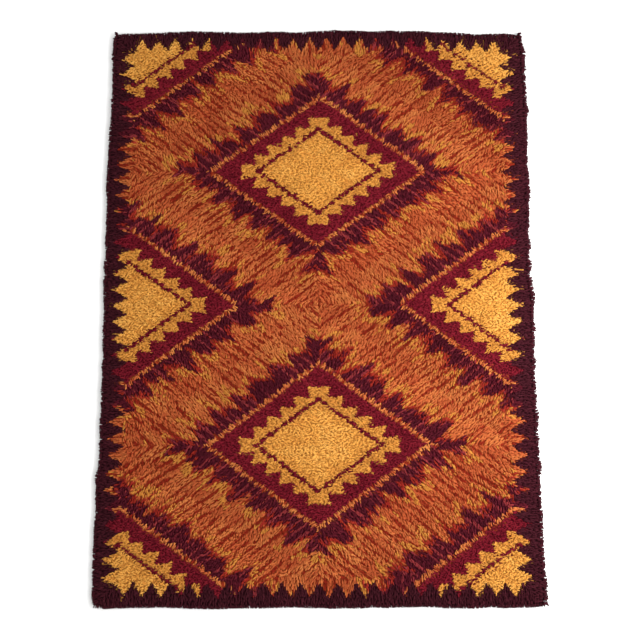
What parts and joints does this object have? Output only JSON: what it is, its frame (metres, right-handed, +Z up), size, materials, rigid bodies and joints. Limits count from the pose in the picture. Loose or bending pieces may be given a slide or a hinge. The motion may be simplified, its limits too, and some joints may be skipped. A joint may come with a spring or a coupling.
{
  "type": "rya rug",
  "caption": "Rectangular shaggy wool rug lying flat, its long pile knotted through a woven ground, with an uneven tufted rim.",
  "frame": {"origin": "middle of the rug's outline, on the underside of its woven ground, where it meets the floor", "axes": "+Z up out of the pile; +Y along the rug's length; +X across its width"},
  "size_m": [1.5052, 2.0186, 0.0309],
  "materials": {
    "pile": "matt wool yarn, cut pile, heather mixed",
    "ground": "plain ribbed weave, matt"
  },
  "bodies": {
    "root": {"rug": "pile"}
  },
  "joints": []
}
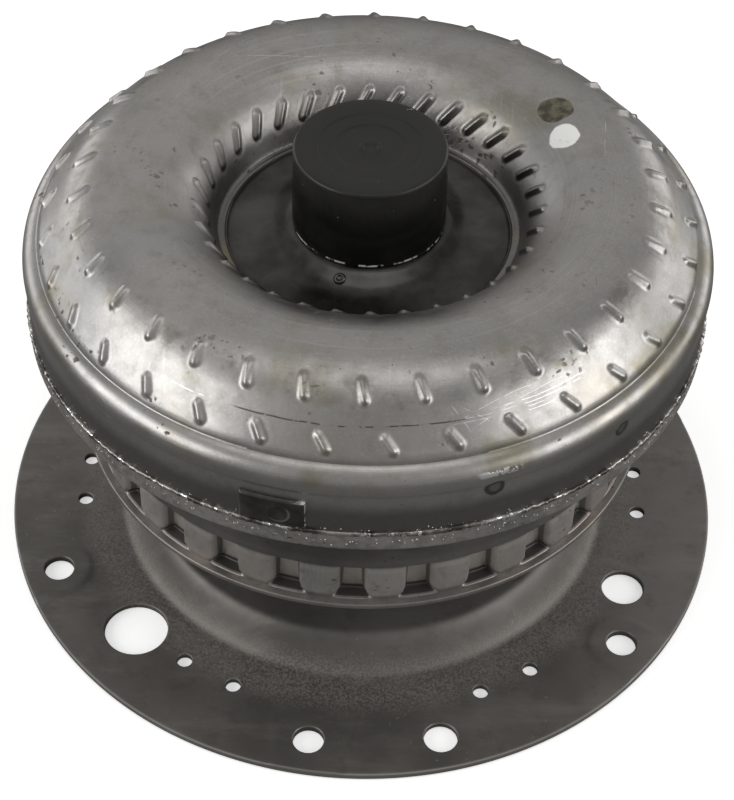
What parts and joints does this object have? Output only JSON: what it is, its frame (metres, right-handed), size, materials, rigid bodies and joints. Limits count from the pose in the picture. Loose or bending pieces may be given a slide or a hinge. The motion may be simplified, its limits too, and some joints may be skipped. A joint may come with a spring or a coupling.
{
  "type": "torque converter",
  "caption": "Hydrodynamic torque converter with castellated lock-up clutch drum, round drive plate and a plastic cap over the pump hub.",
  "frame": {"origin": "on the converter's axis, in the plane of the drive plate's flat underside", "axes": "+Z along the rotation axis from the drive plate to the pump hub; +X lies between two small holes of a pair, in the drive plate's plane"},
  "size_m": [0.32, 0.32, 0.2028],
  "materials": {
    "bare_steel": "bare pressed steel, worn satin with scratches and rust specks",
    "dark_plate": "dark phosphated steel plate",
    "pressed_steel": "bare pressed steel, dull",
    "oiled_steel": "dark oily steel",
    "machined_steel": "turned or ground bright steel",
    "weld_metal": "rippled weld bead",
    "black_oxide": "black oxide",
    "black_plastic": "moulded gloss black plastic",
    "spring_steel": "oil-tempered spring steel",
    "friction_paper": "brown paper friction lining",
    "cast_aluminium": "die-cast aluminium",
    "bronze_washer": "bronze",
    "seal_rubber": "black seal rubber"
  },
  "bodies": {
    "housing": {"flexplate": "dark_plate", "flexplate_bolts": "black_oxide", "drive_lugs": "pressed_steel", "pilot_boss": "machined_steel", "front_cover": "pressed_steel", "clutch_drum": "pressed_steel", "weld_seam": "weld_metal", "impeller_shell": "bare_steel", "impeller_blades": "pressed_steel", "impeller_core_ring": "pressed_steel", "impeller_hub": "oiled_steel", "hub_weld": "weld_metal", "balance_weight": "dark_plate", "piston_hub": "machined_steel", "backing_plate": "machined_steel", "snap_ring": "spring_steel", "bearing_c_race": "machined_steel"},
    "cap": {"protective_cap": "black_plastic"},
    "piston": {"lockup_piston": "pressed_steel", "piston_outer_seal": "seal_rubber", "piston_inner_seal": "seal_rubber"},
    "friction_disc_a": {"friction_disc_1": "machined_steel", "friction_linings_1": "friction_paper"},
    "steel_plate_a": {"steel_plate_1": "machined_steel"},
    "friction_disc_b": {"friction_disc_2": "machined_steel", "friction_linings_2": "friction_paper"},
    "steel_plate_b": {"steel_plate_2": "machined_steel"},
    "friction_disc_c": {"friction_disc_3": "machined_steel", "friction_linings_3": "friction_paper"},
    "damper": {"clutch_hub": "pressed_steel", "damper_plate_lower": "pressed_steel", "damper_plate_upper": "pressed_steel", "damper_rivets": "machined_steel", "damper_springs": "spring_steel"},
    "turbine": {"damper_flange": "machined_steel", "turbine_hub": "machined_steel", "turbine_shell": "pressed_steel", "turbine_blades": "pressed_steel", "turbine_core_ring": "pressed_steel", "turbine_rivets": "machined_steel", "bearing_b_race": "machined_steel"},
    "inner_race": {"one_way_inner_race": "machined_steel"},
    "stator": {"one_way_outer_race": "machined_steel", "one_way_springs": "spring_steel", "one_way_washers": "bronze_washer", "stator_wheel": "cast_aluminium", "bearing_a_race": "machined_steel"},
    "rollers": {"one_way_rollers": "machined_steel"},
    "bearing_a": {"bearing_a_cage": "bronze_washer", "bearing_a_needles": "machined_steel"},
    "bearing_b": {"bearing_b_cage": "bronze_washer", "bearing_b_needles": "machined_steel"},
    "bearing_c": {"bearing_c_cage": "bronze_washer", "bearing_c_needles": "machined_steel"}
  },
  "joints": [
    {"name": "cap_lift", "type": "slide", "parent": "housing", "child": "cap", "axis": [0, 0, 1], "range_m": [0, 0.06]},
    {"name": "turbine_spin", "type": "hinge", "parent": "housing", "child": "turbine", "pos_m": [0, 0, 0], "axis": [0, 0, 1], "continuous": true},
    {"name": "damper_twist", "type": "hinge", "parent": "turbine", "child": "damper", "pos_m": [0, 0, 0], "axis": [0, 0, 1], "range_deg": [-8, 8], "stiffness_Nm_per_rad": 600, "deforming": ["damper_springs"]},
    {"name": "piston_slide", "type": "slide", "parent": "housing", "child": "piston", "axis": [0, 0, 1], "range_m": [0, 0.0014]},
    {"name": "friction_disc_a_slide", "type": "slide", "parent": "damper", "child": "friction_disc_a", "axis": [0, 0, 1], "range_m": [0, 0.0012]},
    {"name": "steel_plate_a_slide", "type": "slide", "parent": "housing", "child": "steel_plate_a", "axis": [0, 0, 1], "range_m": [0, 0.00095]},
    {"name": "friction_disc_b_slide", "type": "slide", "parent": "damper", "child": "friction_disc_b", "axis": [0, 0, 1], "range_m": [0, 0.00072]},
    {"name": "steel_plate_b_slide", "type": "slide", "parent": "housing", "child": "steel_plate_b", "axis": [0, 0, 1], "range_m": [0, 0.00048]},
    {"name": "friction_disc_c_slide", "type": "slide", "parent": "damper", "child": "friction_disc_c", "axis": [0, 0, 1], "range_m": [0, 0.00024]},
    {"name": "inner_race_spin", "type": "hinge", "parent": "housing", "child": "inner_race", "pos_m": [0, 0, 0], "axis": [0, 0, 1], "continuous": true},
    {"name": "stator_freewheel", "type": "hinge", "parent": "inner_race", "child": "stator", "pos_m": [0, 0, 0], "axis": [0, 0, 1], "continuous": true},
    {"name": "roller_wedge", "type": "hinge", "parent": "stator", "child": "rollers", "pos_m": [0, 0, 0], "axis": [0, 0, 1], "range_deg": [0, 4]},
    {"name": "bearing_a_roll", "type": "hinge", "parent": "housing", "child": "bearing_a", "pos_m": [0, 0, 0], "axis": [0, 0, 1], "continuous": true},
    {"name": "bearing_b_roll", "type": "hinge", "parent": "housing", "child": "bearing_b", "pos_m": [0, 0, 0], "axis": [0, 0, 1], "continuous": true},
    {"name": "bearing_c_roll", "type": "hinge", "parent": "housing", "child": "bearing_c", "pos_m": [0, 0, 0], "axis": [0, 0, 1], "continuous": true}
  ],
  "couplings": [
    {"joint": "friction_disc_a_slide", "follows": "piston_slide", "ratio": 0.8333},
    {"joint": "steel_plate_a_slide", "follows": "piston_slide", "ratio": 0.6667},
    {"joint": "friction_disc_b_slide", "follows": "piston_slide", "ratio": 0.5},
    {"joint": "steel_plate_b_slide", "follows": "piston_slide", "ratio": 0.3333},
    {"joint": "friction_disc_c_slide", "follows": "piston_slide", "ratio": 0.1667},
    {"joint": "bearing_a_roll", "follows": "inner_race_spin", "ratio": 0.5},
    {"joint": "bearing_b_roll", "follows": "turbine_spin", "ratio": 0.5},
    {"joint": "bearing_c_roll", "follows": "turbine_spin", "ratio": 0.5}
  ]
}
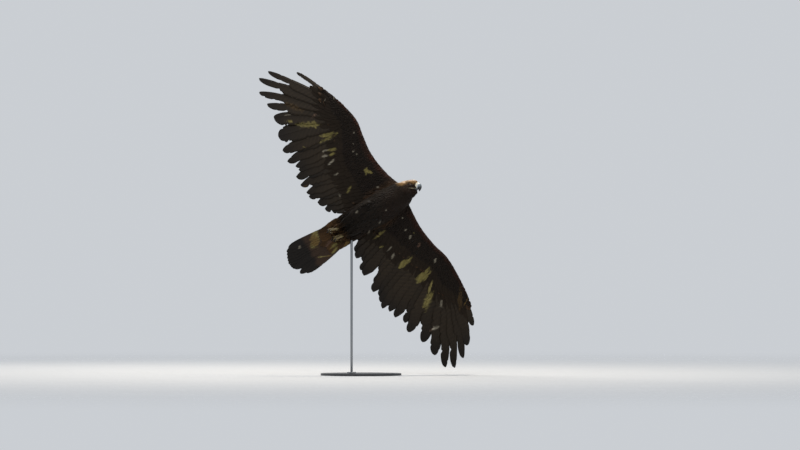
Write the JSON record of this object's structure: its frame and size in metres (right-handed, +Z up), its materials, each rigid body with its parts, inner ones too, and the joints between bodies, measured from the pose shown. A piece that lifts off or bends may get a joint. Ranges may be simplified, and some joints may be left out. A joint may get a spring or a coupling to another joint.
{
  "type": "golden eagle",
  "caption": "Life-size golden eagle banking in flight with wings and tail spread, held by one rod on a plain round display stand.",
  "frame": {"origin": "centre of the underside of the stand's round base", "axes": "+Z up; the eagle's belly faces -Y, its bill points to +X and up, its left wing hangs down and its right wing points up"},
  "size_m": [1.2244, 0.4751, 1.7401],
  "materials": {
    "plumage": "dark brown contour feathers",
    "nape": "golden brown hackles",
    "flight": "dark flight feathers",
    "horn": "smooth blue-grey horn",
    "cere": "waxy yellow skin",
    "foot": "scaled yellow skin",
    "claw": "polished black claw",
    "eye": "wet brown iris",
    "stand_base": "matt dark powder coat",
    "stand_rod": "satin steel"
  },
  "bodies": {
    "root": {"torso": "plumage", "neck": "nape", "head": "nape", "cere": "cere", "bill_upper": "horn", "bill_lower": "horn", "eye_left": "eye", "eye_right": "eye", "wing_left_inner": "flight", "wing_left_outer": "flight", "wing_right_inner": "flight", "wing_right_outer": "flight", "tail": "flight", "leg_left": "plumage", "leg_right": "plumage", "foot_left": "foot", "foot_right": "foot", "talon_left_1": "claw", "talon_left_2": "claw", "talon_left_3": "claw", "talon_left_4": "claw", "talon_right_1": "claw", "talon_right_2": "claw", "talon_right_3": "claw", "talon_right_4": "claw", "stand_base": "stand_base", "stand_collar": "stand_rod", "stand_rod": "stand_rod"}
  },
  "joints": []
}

§

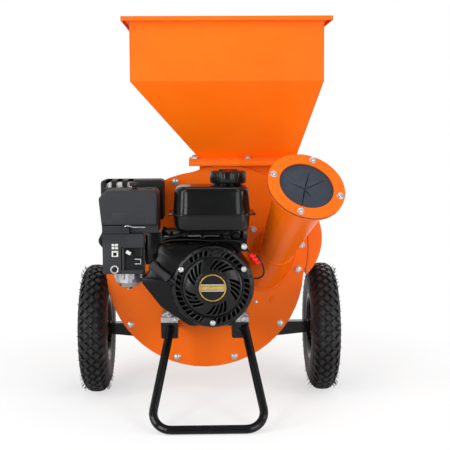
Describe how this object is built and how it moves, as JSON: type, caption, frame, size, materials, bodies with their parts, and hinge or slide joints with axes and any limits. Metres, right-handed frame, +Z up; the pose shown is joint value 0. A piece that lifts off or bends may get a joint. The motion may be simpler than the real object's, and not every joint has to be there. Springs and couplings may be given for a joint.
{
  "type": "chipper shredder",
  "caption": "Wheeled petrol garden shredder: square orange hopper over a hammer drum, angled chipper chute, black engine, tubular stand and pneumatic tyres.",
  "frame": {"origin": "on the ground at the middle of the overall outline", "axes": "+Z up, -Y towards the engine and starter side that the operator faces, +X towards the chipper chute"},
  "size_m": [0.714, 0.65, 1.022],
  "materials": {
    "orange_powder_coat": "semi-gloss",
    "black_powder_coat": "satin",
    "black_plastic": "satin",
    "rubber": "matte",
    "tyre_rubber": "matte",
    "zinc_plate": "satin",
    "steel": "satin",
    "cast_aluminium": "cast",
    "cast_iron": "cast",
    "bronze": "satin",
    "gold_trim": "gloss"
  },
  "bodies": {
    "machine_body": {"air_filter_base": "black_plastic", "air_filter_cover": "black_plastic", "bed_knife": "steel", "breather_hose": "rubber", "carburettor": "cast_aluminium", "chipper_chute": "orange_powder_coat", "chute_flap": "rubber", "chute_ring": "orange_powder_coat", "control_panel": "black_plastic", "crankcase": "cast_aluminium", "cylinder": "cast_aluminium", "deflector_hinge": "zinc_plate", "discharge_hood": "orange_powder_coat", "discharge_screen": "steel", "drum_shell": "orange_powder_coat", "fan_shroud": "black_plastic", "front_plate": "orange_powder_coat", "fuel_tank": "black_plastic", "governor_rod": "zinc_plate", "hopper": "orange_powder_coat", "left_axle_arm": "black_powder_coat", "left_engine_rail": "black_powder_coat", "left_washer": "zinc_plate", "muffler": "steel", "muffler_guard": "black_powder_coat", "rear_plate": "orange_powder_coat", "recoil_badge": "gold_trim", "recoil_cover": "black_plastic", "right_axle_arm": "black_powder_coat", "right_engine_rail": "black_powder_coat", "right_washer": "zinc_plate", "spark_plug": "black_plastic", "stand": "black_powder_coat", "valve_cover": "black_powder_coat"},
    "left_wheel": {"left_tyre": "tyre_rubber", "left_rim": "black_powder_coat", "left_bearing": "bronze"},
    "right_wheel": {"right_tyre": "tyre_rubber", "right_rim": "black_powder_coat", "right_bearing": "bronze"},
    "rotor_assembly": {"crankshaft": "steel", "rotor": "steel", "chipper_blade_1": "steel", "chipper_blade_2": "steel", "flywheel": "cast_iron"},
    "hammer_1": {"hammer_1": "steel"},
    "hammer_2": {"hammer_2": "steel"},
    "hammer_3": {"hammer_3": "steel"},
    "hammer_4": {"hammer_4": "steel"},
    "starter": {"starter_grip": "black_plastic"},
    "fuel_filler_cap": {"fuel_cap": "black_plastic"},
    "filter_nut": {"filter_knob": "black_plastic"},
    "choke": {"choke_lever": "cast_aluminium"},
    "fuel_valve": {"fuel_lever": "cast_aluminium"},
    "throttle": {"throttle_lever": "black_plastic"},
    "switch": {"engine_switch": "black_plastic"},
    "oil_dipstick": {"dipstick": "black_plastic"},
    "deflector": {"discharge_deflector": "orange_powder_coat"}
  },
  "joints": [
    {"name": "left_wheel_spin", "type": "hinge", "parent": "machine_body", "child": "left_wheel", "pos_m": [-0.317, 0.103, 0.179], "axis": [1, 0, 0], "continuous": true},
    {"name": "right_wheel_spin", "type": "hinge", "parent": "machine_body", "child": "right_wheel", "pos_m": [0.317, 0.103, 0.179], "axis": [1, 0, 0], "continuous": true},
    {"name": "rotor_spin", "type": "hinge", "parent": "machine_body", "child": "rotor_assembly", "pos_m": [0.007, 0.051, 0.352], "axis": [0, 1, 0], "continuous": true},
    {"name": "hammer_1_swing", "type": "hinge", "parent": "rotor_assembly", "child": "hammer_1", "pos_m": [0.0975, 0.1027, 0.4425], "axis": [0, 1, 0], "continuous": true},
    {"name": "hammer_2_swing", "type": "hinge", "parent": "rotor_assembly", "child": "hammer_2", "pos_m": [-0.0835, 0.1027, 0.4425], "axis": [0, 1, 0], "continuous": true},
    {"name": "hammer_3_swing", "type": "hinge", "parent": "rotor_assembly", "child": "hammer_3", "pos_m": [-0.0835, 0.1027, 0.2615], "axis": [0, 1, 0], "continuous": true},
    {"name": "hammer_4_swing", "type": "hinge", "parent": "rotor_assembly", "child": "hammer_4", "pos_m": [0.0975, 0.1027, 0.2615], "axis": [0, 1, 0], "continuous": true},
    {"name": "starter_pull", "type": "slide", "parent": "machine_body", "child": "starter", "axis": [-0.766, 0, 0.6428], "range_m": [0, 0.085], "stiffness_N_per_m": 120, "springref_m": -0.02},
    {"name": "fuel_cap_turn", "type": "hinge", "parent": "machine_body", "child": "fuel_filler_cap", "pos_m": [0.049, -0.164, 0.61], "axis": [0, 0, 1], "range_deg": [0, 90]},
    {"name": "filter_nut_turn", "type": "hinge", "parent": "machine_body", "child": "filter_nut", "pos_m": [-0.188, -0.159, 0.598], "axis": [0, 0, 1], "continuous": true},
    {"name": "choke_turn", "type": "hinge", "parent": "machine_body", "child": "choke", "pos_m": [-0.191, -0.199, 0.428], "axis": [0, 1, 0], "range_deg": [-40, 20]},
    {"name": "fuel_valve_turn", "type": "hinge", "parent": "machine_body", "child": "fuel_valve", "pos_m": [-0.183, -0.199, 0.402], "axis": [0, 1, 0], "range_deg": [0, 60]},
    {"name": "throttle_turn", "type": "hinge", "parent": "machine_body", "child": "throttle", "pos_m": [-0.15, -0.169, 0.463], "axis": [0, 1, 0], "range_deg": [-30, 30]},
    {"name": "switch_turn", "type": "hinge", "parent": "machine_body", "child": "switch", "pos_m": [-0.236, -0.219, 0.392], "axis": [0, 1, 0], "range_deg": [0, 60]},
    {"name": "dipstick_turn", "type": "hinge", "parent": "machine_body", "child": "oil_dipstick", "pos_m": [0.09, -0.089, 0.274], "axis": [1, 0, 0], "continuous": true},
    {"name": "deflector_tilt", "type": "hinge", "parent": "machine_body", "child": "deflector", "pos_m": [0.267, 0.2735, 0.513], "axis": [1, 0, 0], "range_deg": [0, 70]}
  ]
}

§

§ Goal
Search the entries for the word "Loose" and copy every line that has it.

§ Finished exercise
What parts and joints does this object have? Output only JSON: what it is, its frame (metres, right-handed, +Z up), size, materials, rigid bodies and joints. Limits count from the pose in the picture. Loose or bending pieces may be given a slide or a hinge. The motion may be simplified, its limits too, and some joints may be skipped. A joint may come with a spring or a coupling.
What parts and joints does this object have? Output only JSON: what it is, its frame (metres, right-handed), size, materials, rigid bodies and joints. Limits count from the pose in the picture. Loose or bending pieces may be given a slide or a hinge. The motion may be simplified, its limits too, and some joints may be skipped. A joint may come with a spring or a coupling.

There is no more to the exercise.